-------- THE INPUT --------

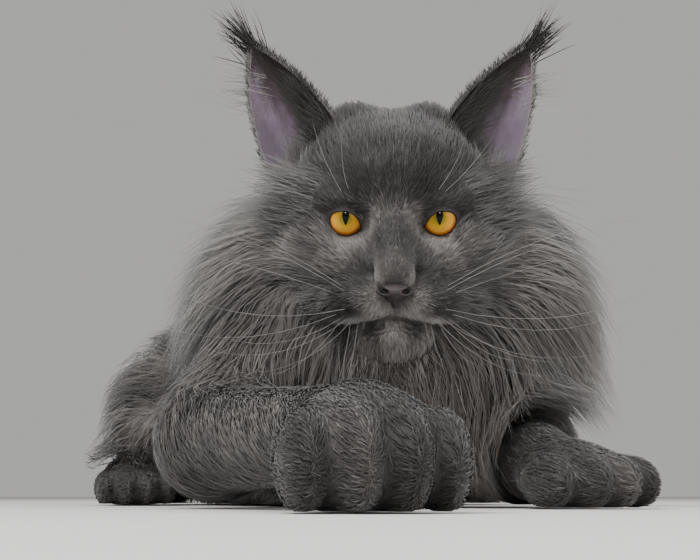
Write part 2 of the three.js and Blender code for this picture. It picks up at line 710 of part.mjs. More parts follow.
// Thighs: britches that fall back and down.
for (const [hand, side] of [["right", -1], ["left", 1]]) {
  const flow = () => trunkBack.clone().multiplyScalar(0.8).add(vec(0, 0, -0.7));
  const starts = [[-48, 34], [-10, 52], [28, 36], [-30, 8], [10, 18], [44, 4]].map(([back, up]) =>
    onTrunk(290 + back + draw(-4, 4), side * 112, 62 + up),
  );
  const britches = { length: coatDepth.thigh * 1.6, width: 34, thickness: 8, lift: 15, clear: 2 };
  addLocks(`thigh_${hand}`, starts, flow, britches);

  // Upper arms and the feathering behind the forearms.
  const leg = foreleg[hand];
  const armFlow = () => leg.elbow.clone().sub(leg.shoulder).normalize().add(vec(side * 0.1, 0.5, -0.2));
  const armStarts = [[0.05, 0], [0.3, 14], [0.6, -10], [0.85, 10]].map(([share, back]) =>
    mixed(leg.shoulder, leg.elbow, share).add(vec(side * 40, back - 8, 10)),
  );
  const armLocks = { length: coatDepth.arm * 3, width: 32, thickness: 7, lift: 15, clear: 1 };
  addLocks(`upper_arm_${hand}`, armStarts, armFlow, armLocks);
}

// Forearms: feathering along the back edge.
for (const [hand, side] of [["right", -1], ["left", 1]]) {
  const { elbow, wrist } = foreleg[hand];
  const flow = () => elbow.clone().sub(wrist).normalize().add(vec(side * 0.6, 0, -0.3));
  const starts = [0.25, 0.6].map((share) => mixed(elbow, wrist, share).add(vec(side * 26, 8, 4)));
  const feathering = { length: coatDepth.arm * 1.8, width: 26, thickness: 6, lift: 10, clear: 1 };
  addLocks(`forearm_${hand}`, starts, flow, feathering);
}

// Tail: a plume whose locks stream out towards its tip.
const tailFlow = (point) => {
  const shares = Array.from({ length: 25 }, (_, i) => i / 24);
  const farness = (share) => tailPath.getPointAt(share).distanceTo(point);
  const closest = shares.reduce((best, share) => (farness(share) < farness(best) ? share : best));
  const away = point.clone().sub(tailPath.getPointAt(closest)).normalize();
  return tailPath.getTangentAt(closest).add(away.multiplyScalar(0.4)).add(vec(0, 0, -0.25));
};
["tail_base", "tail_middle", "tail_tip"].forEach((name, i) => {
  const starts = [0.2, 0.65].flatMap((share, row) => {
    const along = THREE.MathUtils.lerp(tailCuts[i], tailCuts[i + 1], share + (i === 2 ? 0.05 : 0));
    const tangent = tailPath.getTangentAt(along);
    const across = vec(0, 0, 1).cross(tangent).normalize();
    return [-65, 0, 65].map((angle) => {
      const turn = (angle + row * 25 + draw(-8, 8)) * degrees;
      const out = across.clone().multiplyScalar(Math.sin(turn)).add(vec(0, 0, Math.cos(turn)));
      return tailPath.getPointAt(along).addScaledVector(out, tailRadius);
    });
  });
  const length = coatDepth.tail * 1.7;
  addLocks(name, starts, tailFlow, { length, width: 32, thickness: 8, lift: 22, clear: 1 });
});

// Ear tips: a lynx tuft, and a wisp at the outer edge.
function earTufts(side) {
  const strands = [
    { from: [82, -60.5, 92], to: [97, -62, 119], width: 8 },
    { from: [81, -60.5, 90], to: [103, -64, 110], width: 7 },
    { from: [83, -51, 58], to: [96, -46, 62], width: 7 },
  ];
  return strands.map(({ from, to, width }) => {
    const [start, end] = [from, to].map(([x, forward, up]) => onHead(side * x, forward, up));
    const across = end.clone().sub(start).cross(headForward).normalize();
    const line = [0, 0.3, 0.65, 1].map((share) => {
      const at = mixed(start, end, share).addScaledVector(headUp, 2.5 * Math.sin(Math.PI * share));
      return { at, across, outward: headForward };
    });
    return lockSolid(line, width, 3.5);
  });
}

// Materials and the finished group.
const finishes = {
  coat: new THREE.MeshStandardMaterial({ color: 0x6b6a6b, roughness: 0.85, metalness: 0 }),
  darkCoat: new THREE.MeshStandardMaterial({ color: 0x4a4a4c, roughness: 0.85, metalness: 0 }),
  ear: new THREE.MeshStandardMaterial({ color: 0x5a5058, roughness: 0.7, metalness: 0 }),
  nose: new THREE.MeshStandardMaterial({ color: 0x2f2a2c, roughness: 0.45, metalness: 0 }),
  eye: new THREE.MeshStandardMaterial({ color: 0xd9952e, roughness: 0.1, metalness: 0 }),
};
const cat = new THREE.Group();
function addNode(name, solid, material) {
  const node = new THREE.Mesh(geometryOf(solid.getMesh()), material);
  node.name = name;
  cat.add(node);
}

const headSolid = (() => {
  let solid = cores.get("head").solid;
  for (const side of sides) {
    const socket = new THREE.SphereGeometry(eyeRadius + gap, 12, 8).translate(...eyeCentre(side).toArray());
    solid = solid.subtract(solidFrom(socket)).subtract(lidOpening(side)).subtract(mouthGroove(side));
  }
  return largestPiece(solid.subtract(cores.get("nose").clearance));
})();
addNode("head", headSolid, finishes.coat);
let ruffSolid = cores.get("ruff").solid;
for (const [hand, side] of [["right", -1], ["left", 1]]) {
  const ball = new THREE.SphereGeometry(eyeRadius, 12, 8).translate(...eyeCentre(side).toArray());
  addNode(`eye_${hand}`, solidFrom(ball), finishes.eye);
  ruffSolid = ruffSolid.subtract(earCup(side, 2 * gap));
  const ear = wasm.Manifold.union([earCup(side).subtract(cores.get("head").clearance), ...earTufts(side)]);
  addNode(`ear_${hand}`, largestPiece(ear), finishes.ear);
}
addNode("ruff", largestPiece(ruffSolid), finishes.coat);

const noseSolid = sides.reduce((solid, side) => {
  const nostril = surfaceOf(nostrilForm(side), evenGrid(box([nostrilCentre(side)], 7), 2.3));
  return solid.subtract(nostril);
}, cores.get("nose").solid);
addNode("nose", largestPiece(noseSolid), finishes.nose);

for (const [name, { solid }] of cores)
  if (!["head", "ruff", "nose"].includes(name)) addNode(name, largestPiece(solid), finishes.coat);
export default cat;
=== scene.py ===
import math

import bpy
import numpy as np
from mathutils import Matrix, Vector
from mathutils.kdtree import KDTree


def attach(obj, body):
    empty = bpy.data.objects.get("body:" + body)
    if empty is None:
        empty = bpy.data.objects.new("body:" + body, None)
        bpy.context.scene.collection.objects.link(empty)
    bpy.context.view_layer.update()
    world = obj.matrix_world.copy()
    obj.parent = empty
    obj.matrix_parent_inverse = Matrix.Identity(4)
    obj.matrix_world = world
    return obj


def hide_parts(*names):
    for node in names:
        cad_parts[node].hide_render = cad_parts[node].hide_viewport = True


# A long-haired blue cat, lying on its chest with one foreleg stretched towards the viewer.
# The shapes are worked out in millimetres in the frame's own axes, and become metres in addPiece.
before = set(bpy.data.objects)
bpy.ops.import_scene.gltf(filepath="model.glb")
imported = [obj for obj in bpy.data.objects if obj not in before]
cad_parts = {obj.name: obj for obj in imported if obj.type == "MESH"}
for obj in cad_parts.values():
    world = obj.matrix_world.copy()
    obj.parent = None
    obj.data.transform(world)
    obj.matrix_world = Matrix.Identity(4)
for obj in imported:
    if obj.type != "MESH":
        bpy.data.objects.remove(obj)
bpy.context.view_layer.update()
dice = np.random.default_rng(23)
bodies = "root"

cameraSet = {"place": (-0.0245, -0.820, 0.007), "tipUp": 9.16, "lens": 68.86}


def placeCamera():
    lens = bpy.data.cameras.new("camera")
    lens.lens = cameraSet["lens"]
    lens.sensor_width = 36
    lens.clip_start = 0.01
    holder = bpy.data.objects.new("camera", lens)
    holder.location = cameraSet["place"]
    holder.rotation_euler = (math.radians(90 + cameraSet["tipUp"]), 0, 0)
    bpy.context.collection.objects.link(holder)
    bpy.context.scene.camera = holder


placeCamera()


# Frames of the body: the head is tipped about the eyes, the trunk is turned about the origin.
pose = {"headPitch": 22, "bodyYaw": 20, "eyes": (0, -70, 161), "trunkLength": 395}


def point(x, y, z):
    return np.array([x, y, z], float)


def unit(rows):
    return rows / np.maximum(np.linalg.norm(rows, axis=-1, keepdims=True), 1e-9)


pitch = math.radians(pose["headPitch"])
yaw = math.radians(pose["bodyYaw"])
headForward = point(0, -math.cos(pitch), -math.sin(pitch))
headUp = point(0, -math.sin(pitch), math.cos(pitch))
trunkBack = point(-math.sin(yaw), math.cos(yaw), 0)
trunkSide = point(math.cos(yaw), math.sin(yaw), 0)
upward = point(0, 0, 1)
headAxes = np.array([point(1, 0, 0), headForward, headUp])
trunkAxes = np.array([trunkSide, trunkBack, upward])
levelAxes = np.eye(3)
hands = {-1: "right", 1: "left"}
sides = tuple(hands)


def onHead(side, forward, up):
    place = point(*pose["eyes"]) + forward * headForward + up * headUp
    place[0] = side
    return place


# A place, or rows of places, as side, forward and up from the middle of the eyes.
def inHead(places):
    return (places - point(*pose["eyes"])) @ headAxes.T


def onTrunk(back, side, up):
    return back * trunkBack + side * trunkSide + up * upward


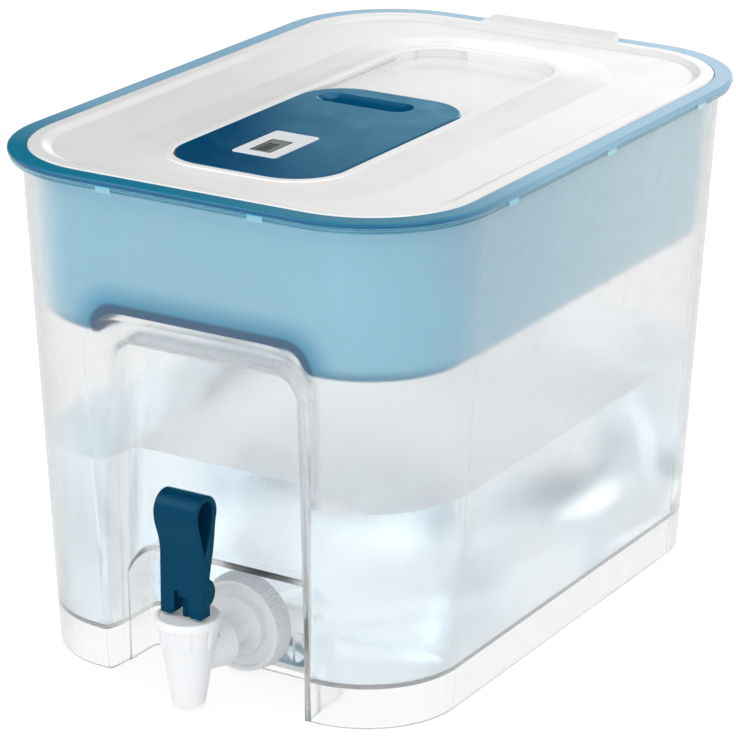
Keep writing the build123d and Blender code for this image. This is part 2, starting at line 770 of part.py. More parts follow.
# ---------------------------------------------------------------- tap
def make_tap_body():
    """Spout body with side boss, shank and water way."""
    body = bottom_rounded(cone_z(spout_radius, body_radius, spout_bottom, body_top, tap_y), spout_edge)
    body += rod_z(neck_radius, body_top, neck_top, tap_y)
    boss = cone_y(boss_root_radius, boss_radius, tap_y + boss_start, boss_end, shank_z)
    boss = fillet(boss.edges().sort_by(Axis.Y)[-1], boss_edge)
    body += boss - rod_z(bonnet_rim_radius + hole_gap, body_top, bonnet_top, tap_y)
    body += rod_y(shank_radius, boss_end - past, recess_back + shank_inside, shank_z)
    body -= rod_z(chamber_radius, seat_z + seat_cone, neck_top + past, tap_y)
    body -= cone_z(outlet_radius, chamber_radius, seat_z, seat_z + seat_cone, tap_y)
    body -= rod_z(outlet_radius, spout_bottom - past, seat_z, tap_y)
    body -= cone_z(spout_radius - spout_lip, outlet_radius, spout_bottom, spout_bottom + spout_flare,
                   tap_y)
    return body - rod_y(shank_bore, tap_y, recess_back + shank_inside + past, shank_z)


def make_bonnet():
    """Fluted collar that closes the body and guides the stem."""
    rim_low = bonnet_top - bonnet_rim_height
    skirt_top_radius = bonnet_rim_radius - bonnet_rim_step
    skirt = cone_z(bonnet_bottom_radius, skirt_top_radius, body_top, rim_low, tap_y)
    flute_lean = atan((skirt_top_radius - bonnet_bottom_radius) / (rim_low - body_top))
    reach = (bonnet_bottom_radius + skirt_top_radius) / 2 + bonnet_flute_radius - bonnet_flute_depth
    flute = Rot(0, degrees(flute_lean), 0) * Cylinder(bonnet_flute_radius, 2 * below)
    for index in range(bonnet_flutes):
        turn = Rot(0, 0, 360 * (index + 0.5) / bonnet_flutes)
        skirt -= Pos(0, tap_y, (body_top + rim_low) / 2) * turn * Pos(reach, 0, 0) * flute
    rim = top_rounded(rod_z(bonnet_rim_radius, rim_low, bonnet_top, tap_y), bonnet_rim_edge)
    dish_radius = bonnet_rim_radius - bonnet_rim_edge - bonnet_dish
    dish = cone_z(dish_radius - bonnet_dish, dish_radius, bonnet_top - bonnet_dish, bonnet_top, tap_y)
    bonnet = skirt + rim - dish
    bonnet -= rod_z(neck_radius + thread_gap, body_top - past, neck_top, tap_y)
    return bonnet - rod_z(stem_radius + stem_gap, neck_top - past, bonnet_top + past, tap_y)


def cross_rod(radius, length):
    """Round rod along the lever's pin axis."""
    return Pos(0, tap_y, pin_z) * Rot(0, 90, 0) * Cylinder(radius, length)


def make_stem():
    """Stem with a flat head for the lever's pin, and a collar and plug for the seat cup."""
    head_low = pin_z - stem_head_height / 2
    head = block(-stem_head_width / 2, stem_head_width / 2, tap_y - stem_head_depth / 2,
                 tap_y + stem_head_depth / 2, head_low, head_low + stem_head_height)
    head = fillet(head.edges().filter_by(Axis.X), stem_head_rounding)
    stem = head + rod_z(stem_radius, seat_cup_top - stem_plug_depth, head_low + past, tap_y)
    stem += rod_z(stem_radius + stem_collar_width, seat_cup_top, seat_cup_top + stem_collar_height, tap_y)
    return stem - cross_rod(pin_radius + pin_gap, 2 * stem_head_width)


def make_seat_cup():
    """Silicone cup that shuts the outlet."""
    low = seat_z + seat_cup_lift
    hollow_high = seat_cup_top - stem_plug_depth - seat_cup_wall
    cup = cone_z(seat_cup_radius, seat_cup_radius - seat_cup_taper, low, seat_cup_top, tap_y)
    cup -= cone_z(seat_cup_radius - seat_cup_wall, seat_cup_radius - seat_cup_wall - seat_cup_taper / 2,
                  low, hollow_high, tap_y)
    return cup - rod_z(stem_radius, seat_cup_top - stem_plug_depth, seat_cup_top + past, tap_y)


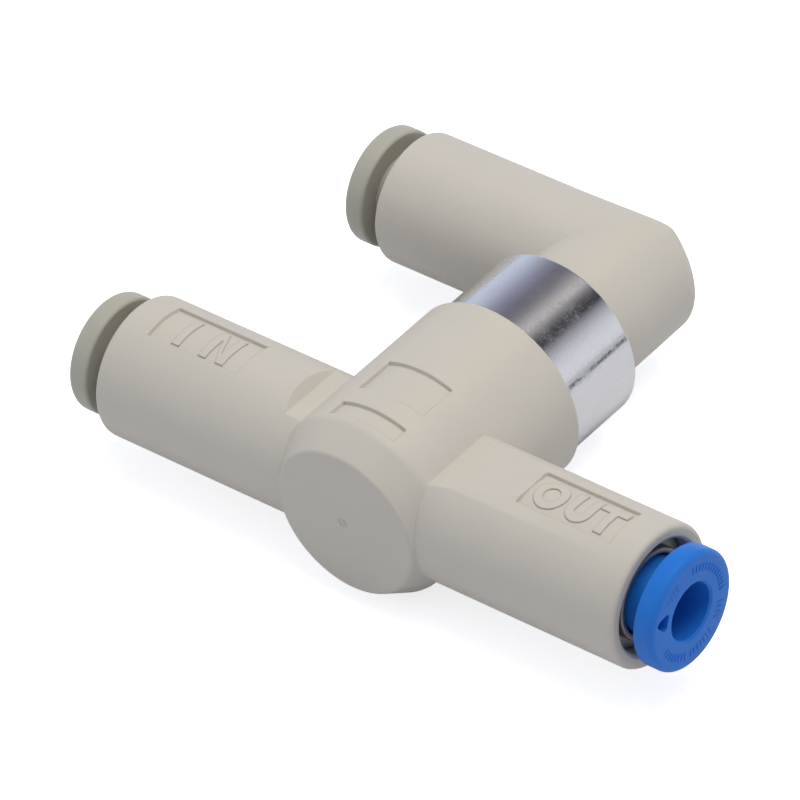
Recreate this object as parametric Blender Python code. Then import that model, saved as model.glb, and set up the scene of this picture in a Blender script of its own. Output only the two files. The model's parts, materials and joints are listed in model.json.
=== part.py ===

--------

- WHAT THE TASK REQUIRES -
Reproduce exactly the lines from the one containing "Recreate this object" through the last line of the records above, including both, and nothing else.

- THE RESULT -
Recreate this object as parametric Blender Python code. Then import that model, saved as model.glb, and set up the scene of this picture in a Blender script of its own. Output only the two files. The model's parts, materials and joints are listed in model.json.
=== part.py ===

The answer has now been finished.